Enhiesto surtidor de sombra y sueño
que acongojas el cielo con tu lanza.
Chorro que a las estrellas casi alcanza
devanado a sí mismo en loco empeño.

Mástil de soledad, prodigio isleño;
flecha de fe, saeta de esperanza.
Hoy llegó a ti, riberas del Arlanza
peregrina al azar, mi alma sin dueño.

Cuando te vi señero, dulce, firme,
qué ansiedades sentí de diluirme
y ascender como tú, vuelto en cristales.

Como tú, negra torre de arduos filos,
ejemplo de delirios verticales,
mudo ciprés en el fervor de Silos.

Gerardo Diego fue un gran sonetista. Tiene docenas de sonetos bellísimos, y de una gran destreza técnica. Vamos a acabar este episodio con otro de ellos. Se titula Insomnio, y dice así:

Tú y tu desnudo sueño. No lo sabes.
Duermes. No. No lo sabes.
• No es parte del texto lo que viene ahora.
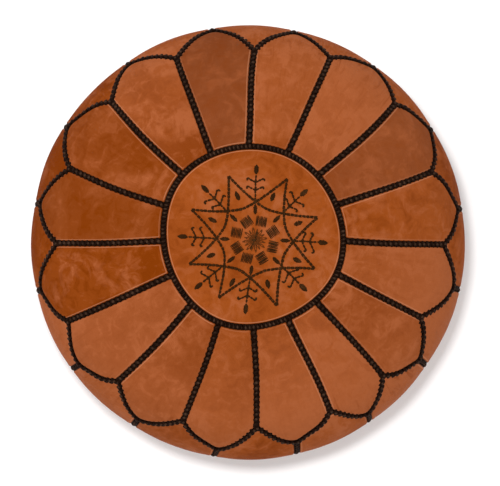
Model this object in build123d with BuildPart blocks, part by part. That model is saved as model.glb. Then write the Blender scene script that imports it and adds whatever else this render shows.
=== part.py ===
"""Round stuffed leather pouf: sixteen petals round a stitched medallion, sixteen side panels, zipped base.

Frame: millimetres, +Z up, origin on the floor under the middle of the pouf.
Seams between petals lie on multiples of the petal pitch, starting on +X. The zip runs along X.
"""

import os
from math import acos, asin, atan2, cos, degrees, hypot, radians, sin, sqrt, tan

from build123d import *

# Stuffed shape, over the leather
pouf_diameter = 530.0
crown_height = 165.0  # widest line up to the top of the medallion
waist_height = 165.0  # floor up to the widest line
shoulder_radius = 120.0  # roll of the upper edge
belly_radius = 260.0  # curve of the wall below the widest line
foot_radius = 55.0  # roll of the wall into the base
rest_ring_width = 14.0  # flat ring that meets the floor
base_recess = 11.0  # the middle of the base stands this far off the floor
recess_slope = 45.0  # degrees, from the rest ring up to the recess
leather = 1.8

# Panels
petal_count = 16
medallion_radius = 107.0
corner_inset = 35.5  # where petals meet, measured in from the widest line
tip_inset = 11.0  # petal tips, measured in from the widest line
arch_bulge = 4.0  # how far each half of a petal's arch bows out from straight
base_turnup = 27.0  # base panel beyond the rest ring, up to its seam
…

Yo en desvelo,
y tú, inocente, duermes bajo el cielo.
Tú por tu sueño, y por el mar las naves.

En cárceles de espacio, aéreas llaves
te me encierran, recluyen, roban. Hielo,
cristal de aire en mil hojas. No. No hay vuelo
que alce hasta ti las alas de mis aves.

Saber que duermes tú, cierta, segura
-cauce fiel de abandono, línea pura-,
tan cerca de mis brazos maniatados.

Qué pavorosa esclavitud de isleño,
yo, insomne, loco, en los acantilados,
las naves por el mar, tú por tu sueño.